The coming decades will see missions that push the boundaries of current engineering: NASA’s Artemis program aims to return humans to the Moon and establish a permanent presence. The Lunar Gateway will orbit the Moon, requiring engineers to design habitation modules, power systems, and docking mechanisms. SpaceX’s Starship—a fully reusable super-heavy lift vehicle—is intended for Mars colonization, requiring enormous advances in in-space refueling, life support, and radiation shielding. On the commercial side, Axion Space is building a private space station, and numerous companies plan to mine asteroids or extract lunar resources. All of these projects need engineers.

Challenges to Overcome

  • Technical complexity: Building systems that operate autonomously for years in extreme environments is daunting.
  • Cost constraints: Even with reusability, space hardware is expensive. Engineers must balance performance with budget.
  • Regulatory hurdles: International treaties, export controls (ITAR), and launch licensing impact design and operations.
  • Work-life balance: High-stakes projects often require long hours. The space industry can be demanding, especially during launch campaigns.
  • Competition for jobs: Top employers receive thousands of applications for every opening. Persistence and networking matter.

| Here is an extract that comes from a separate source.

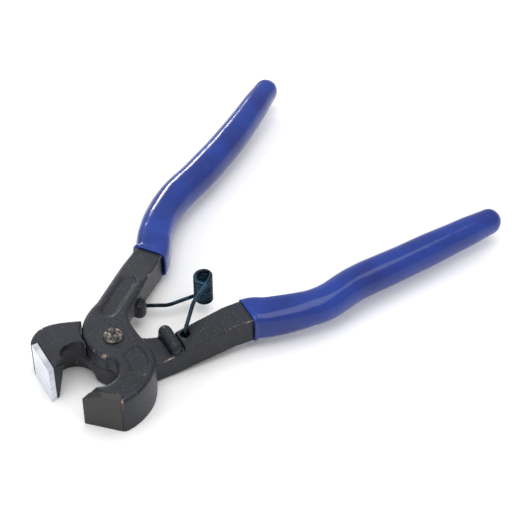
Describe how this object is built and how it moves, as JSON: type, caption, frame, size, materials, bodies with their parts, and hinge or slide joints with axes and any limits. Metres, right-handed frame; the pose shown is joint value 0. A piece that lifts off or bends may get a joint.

Practical Advice for Aspiring Space Engineers

  1. Start early: Take rigorous math and physics courses in high school, and participate in robotics, rocketry, or astronomy clubs.
  2. Choose an accredited engineering program: ABET accreditation in the US (or equivalent elsewhere) ensures a solid foundation.
  3. Get hands-on: Join a Formula SAE team, build a CubeSat, or intern at a space company. Practical experience often outweighs GPA.
  4. Network strategically: Attend industry conferences like the AIAA SciTech Forum, the Small Satellite Conference, or IAC. Connect with professionals on LinkedIn.
  5. Stay adaptable: The industry evolves quickly. Learn new tools (Python, MATLAB, CAD, simulation software) and be open to relocating.
  6. Consider military service: Many astronauts have background as test pilots or in Navy diving or special operations. The military offers technical training and flight hours.
  7. Apply to astronaut selections: Even if you don’t get selected the first time, the application process clarifies your goals. Some candidates apply multiple times.

Conclusion

The space industry offers a diverse and growing array of engineering careers, from designing bleeding-edge propulsion systems to writing the software that controls interplanetary probes. For those who dream of personally traveling to space, an engineering background provides one of the most reliable pathways. By building deep technical expertise, gaining hands-on experience, and cultivating the resilience required for the field, aspiring engineers and astronauts can play a part in humanity’s greatest adventure. The journey is demanding, but the view from the top—whether from a mission control room or a spacecraft window—is worth every effort.